EXTRACTED ENTRIES:

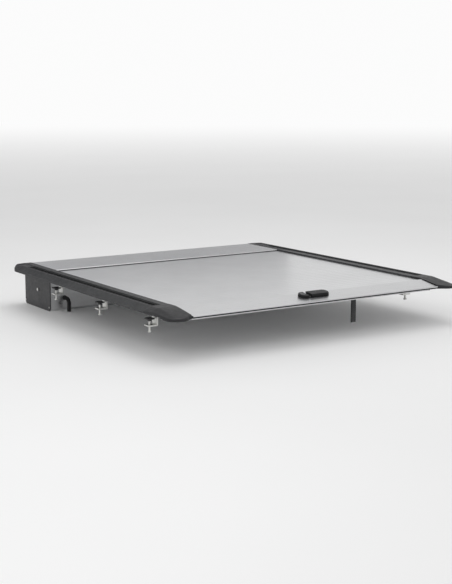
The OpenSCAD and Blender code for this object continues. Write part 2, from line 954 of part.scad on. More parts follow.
side_rail_left();
side_rail_right();
rail_nose_left();
rail_nose_right();
rail_front_cap_left();
rail_front_cap_right();
track_liner_left();
track_liner_right();
rail_seals();
clamp_brackets();
bracket_screws();
clamp_jaws();
clamp_bolts();
strike_plates();
nose_screws();
canister_tray();
canister_lid();
end_plate_left();
end_plate_right();
end_plate_screws();
lid_screws();
mouth_seal();
bulkhead_seal();
drain_spouts();
drain_hoses();
spool_axle();
return_spring();
curtain_straps();
spool_tube();
spool_hubs();
spring_drum();
slats_1();
slats_2();
slats_3();
slats_4();
slats_5();
glides_1();
glides_2();
glides_3();
glides_4();
glides_5();
end_bar();
end_bar_cap_left();
end_bar_cap_right();
tailgate_seal();
pull_strap();
handle_base();
handle_screws();
handle_lever();
handle_pin();
lock_barrel();
lock_plug();
lock_cam();
latch_crank();
latch_rod_left();
latch_rod_right();
latch_bolt_left();
latch_bolt_right();
latch_springs();
rod_guides();
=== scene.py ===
"""Roll-up tonneau cover: finishes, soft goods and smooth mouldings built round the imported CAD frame."""

import bmesh
import bpy
import json
import math
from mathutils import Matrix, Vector


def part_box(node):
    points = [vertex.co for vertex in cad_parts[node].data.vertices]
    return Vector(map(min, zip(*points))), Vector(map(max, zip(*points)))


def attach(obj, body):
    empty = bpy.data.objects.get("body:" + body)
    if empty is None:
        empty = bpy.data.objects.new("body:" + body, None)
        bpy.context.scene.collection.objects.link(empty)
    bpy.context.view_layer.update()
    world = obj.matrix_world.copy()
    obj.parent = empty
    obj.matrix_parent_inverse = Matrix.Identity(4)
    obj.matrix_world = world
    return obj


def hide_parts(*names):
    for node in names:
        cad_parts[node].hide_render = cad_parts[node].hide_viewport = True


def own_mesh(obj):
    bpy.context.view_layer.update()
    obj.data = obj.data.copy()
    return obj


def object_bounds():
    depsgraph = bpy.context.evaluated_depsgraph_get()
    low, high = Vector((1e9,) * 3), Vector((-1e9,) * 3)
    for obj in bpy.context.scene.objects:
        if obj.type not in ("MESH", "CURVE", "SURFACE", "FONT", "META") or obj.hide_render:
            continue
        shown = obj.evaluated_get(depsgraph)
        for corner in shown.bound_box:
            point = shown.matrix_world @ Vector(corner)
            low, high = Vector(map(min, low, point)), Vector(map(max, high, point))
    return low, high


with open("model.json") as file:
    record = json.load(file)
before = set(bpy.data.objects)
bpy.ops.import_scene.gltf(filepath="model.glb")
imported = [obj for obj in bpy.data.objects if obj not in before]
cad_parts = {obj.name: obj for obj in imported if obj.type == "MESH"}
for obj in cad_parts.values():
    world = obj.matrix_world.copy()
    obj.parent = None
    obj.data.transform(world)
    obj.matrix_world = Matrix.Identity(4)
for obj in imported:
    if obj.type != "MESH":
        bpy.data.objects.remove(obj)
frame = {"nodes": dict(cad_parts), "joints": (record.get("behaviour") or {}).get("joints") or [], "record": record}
CAD_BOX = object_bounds()
NODES = frame["nodes"]
MM = 0.001


# ---------------------------------------------------------------- places read from the frame

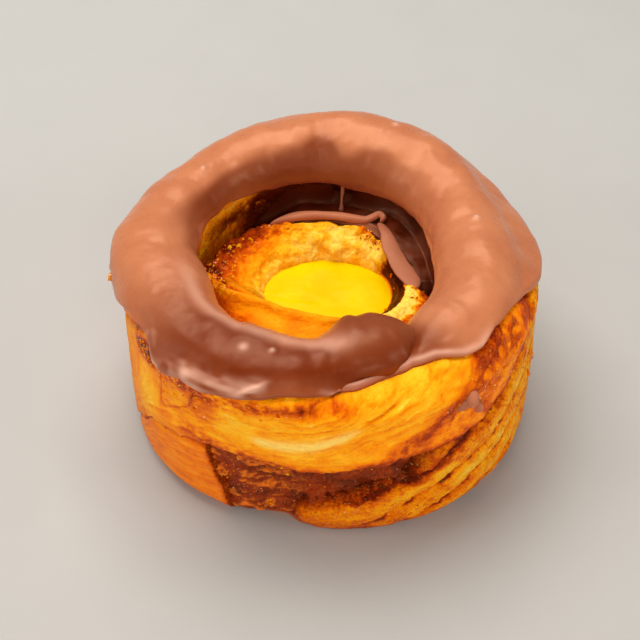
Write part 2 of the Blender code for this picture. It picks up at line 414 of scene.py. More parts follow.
def readLine(name, at):
    # the line's value, with masks of what lies before and after it
    places, values = (np.array(part, float) for part in zip(*strands[name]))
    return np.interp(at, places, values), at < places[0], at > places[-1]


def lineHeight(name, az, before=-10.0, after=70.0):
    # the line's height, with fixed heights on either side of its run
    found, early, late = readLine(name, az)
    return np.where(early, before, np.where(late, after, found))


def seamDepth(az):
    # how far the open seam lies behind the wall
    return 2.6 + 1.5 * ramp(swing(az), -112, -94)


# lower edge of the icing outside: (angle, height), low at the sides and high over the front strand
icingHem = [
    (-180, 39.5), (-165, 42.6), (-155, 47.4), (-145, 49.2), (-141, 48.2), (-138, 44.8), (-134, 45.0),
    (-128, 47.6), (-121, 46.8), (-114, 47.6), (-108, 49.0), (-100, 50.2), (-90, 51.0), (-80, 51.6),
    (-70, 52.8), (-62, 53.6), (-55, 52.4), (-48, 50.2), (-42, 49.6), (-35, 50.8), (-27, 50.2), (-18, 48),
    (-8, 44.5), (10, 40.5), (60, 41.5), (120, 40), (180, 39.5)]


def icingEdge(az):
    # place on the skin where the icing ends outside: the hem's height with some noise
    angles, heights = zip(*icingHem)
    z = np.interp(swing(az), angles, heights)
    z += 0.45 * roundNoise(az, 6.4, 3.0, 5) + 1.7 * roundNoise(az, 4.0, 7.0, 6) * bump(az, 100, 120)
    over = np.clip((z - ring["height"]) / ring["iced"], 0.0, 0.98)
    down = (z - ring["height"]) / ring["placeStep"]
    return np.where(z > ring["height"], np.degrees(np.arcsin(over)), down)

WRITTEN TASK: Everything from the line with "spool_tube();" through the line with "points = [vertex.co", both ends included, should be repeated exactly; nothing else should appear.

RESPONSE:
spool_tube();
spool_hubs();
spring_drum();
slats_1();
slats_2();
slats_3();
slats_4();
slats_5();
glides_1();
glides_2();
glides_3();
glides_4();
glides_5();
end_bar();
end_bar_cap_left();
end_bar_cap_right();
tailgate_seal();
pull_strap();
handle_base();
handle_screws();
handle_lever();
handle_pin();
lock_barrel();
lock_plug();
lock_cam();
latch_crank();
latch_rod_left();
latch_rod_right();
latch_bolt_left();
latch_bolt_right();
latch_springs();
rod_guides();
=== scene.py ===
"""Roll-up tonneau cover: finishes, soft goods and smooth mouldings built round the imported CAD frame."""

import bmesh
import bpy
import json
import math
from mathutils import Matrix, Vector


def part_box(node):
    points = [vertex.co for vertex in cad_parts[node].data.vertices]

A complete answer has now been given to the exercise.